This Legal Update provides guidance and drafting tips on employee intellectual property (IP) assignment clauses.
An employer's intellectual property (IP), including resources created by employees as work product, can be among the employer's most valuable assets. In the US, an employer's ownership of employee-developed IP absent an express written agreement between the parties regarding ownership depends on the type of IP (for information on the default ownership rules for each category of IP, see Standard Clauses, IP Rights Clauses for Employee Agreements (Short-form): Drafting Note: Ownership of Employee-Developed Intellectual Property). Most importantly from an employer's perspective, without a written agreement to the contrary, an employee generally owns his own inventions and any resulting patents.
To secure ownership of any inventions and patents and ensure proper ownership of all other IP created by an employee, employers should require all employees who may create IP rights in the course of employment to execute a written agreement with appropriate work-for-hire and IP assignment provisions.
In addition, to protect its trade secrets and other confidential business information, an employer should require that any employee with access to trade secrets and other confidential information execute an agreement with confidentiality clauses that, among other things, specifies the employee's obligations and the means to preserve confidentiality. For a model employee confidentiality and proprietary rights agreement and related checklist, see Standard Document, Employee Confidentiality and Proprietary Rights Agreement and Drafting an Employee Confidentiality Agreement: Best Practices Checklist.

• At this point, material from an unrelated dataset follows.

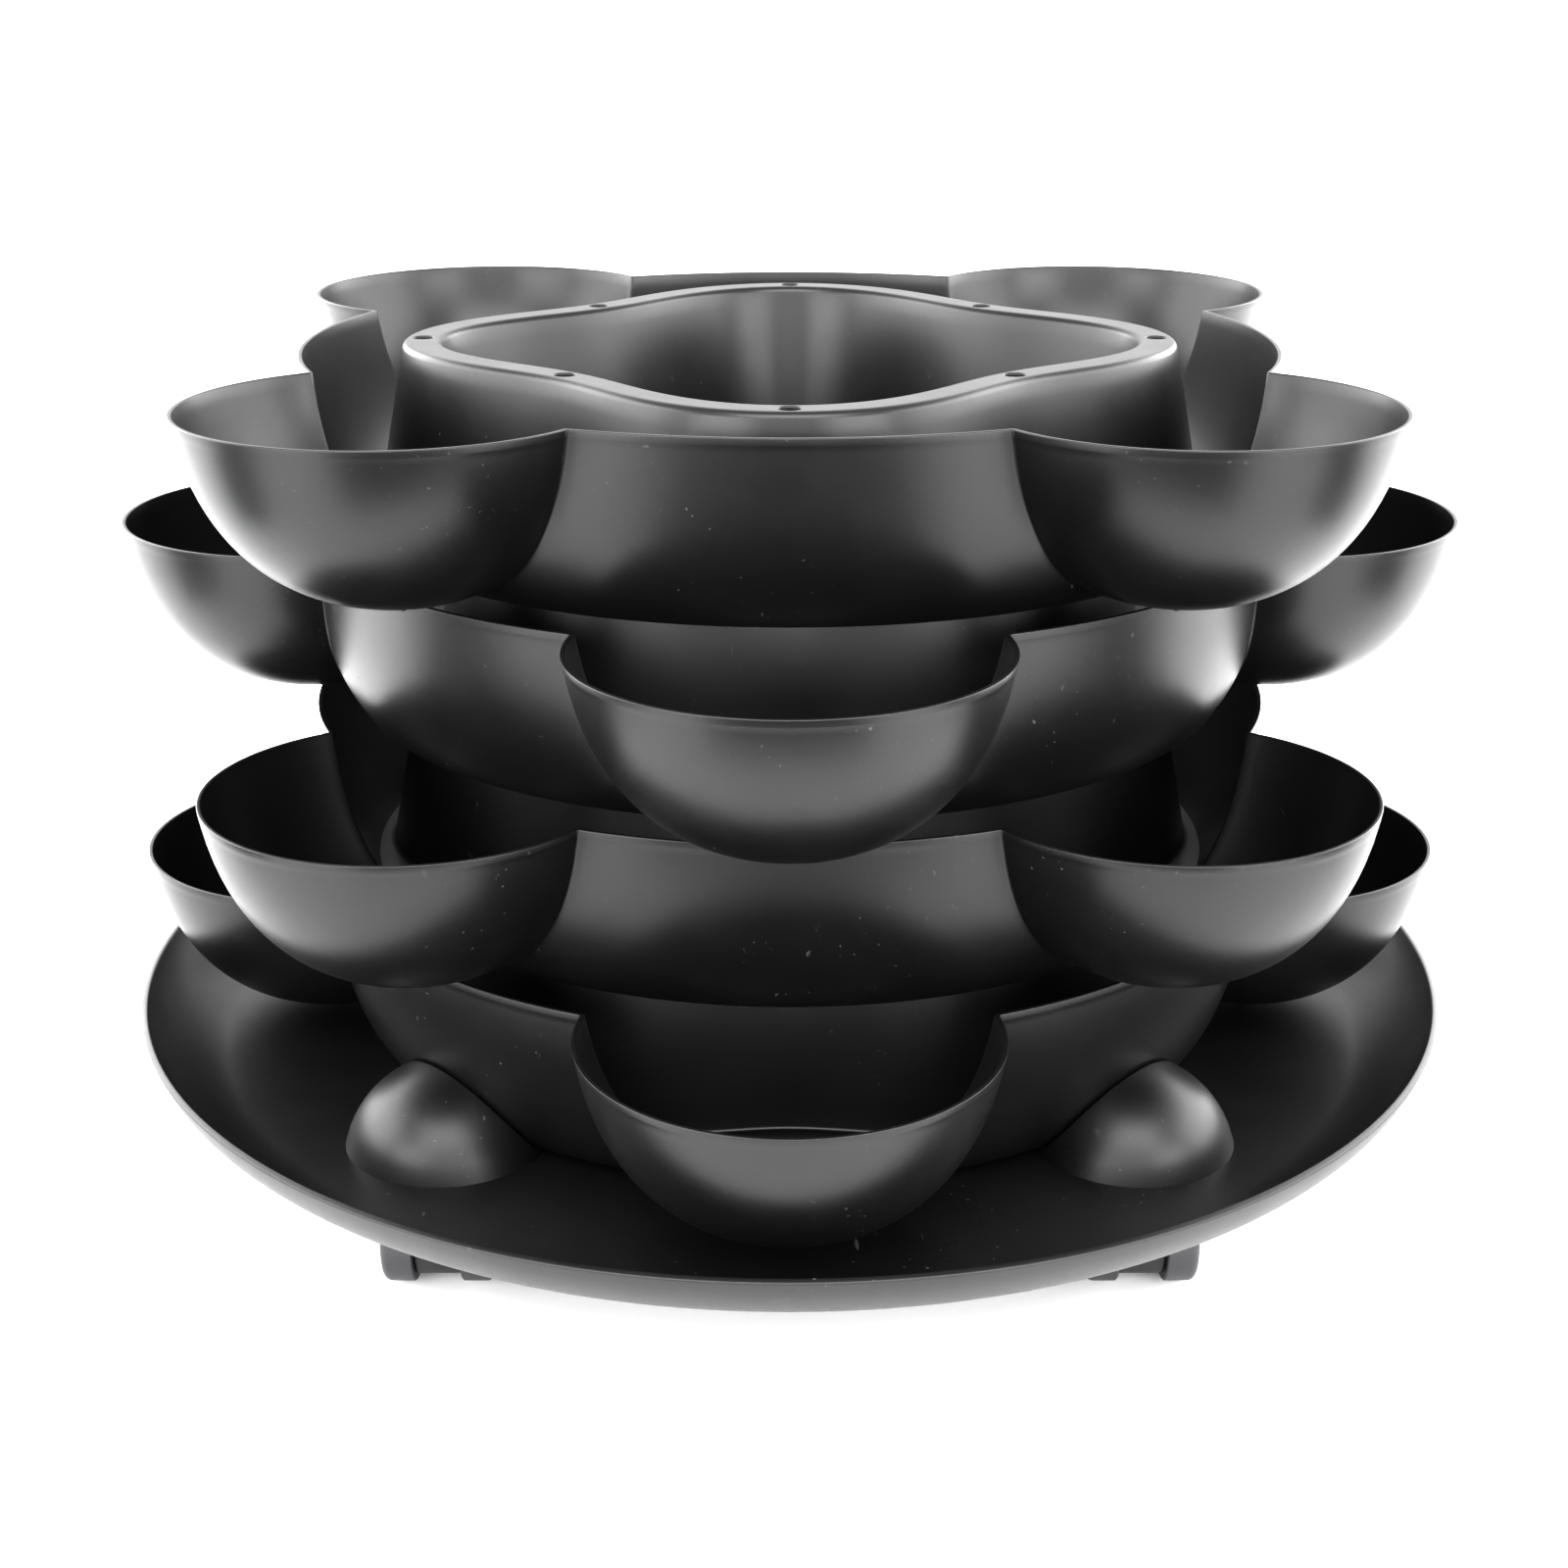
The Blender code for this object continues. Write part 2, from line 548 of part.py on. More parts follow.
def make_socket_mesh():
    """Plastic sleeve for the stem, with a flange under the saucer."""
    flange = SOCKET_RADIUS + SOCKET_FLANGE_EDGE
    flange_top = CASTER_HEIGHT - FIT
    profile = [(SOCKET_BORE, SOCKET_TOP), (SOCKET_RADIUS, SOCKET_TOP), (SOCKET_RADIUS, flange_top),
               (flange, flange_top), (flange, FLANGE_BOTTOM), (SOCKET_BORE, FLANGE_BOTTOM)]
    return baked(round_piece("socket_master", profile))


def make_axle_mesh():
    """Headed pin along its own Z, through the web and both wheels."""
    end = CASTER_WIDTH / 2 - WHEEL_DISH + FIT
    tip = end + AXLE_HEAD
    profile = [(0.0, tip), (AXLE_HEAD_RADIUS, tip), (AXLE_HEAD_RADIUS, end), (AXLE_RADIUS, end),
               (AXLE_RADIUS, -end), (AXLE_HEAD_RADIUS, -end), (AXLE_HEAD_RADIUS, -tip), (0.0, -tip)]
    return baked(round_piece("axle_master", profile))


def make_wheel_mesh():
    """Wheel about its own Z, its outer face up: rounded outer edge and a dished face."""
    outer = CASTER_WIDTH / 2
    bore = AXLE_RADIUS + FIT
    step = math.pi / 2 / WHEEL_EDGE_ROWS
    corner = [(WHEEL_RADIUS - WHEEL_EDGE * (1 - math.sin(step * i)),
               outer - WHEEL_EDGE * (1 - math.cos(step * i))) for i in range(WHEEL_EDGE_ROWS + 1)]
    rim = corner[0][0] - WHEEL_RIM + WHEEL_EDGE
    profile = [(bore, outer - WHEEL_DISH), (rim - WHEEL_DISH, outer - WHEEL_DISH), (rim, outer), *corner,
               (WHEEL_RADIUS, WHEEL_INNER), (bore, WHEEL_INNER)]
    return baked(lathe("wheel_master", profile, WHEEL_STEPS))


def make_casters():
    """Four casters with their wheels towards the front, each about an empty on its swivel axis."""
    steel = plastic("steel", (0.55, 0.55, 0.56), 0.3, 1.0)
    black = plastic("caster_plastic", (0.012, 0.012, 0.013), 0.5)
    tread = plastic("wheel_plastic", (0.030, 0.030, 0.032), 0.45)
    pale = plastic("socket_plastic", (0.05, 0.05, 0.052), 0.5)
    upright = {"hood": make_hood_mesh(), "stem": make_stem_mesh(), "grip_ring": make_grip_ring_mesh(),
               "socket": make_socket_mesh()}
    axle = make_axle_mesh()
    wheel = make_wheel_mesh()
    lying = {"axle": (axle, math.pi / 2), "wheel_right": (wheel, math.pi / 2),
             "wheel_left": (wheel, -math.pi / 2)}
    finishes = ((upright["hood"], black), (upright["stem"], steel), (upright["grip_ring"], steel),
                (upright["socket"], pale), (axle, steel), (wheel, tread))
    for mesh, material in finishes:
        mesh.materials.append(material)
    for number, angle in enumerate(dome_angles(), start=1):
        centre = bpy.data.objects.new(f"caster_{number}_swivel", None)
        PARTS.objects.link(centre)
        turned(centre, *polar(CASTER_DISTANCE, angle))
        for name, mesh in upright.items():
            add_object(f"caster_{number}_{name}", mesh, True).parent = centre
        for name, (mesh, turn) in lying.items():
            piece = add_object(f"caster_{number}_{name}", mesh, True)
            piece.parent = centre
            piece.location = (0.0, -CASTER_TRAIL, WHEEL_RADIUS)
            piece.rotation_euler = (0.0, turn, 0.0)


make_tiers()
make_saucer()
make_casters()
bpy.context.view_layer.update()
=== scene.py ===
"""Finished looks of the rolling stacking planter: four cup tiers, the domed saucer and its casters.

Every moulding is worked out in numpy as grids of points, in millimetres and in the tower's own frame,
and goes into its mesh in metres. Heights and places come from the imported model.
"""
import json
import math

import bmesh
import bpy
import numpy as np
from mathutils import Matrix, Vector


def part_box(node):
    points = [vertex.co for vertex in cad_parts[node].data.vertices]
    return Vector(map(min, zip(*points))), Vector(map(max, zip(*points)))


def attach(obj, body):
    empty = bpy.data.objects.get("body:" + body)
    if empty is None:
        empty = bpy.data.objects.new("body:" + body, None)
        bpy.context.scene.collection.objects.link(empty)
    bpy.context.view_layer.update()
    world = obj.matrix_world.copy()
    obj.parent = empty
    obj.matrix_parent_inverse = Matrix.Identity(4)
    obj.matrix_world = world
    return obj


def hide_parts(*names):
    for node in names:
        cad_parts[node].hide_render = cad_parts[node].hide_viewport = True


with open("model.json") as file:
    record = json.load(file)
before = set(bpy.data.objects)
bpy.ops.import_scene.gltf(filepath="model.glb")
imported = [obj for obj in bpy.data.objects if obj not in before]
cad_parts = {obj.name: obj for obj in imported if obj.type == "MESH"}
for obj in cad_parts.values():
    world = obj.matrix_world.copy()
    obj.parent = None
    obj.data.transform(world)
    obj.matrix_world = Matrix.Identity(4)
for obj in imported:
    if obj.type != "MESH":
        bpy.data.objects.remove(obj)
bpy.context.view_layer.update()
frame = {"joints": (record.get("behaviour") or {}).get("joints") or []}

MM = 0.001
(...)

Work Made for Hire and Assignment
Under US copyright law, a copyright-protected work prepared by an employee within the scope of his employment constitutes a work made for hire. In this case, the employer, and not the employee, is deemed the author of the work and owns the copyright in the work, unless the parties have agreed otherwise. A work made for hire clause specifies that works of authorship created within the scope of employment will be considered works made for hire under the Copyright Act.
A separate assignment of the employee's interest, including all IP rights, in all other work product is necessary to cover any work product not subject to the work-made-for-hire doctrine. The assignment clause should assign to the employer all work product created by the employee related to the employer's business or contemplated business, including all inventions, discoveries, proposals and ideas, as well as all related patents and patent applications.
The assignment clause should be drafted as a present grant to work product developed at a future time rather than a promise to assign at a future time, enabling the employer to:
Secure an actual conveyance of the employee's rights.
Minimize the risk of a successful challenge to the employer's rights at a later date.
To maximize the assignment's effectiveness, the agreement should include:
A further assurances clause in the event the employer finds it necessary or desirable for the employee to execute additional documents or assist the employer in its efforts to enforce the IP rights against third parties.
A grant of power of attorney to the employer for the purpose of executing any documents and undertaking appropriate actions, if, for example, the employee is unavailable or uncooperative.
If the employee's position makes it likely that the employee will create valuable IP rights (including inventions) as part of his duties for the company or has developed pre-existing IP that may be used in the employer's business, additional provisions may be advisable. For additional clauses and drafting tips that aim to protect the employer's IP rights in that context, see Standard Clauses, Intellectual Property Rights Clauses for Employee Agreements (Long-form).
State Law Limitations
Some states have specific statutes that limit the scope of inventions that an employee can assign to his employer. For example, Section 2870 of the California Labor Code prohibits the assignment of inventions developed entirely on an employee's own time without using the employer's equipment, supplies, facilities or trade secrets, except for those inventions that either:
Relate to the employer's business.
Result from any work performed by the employee for the employer.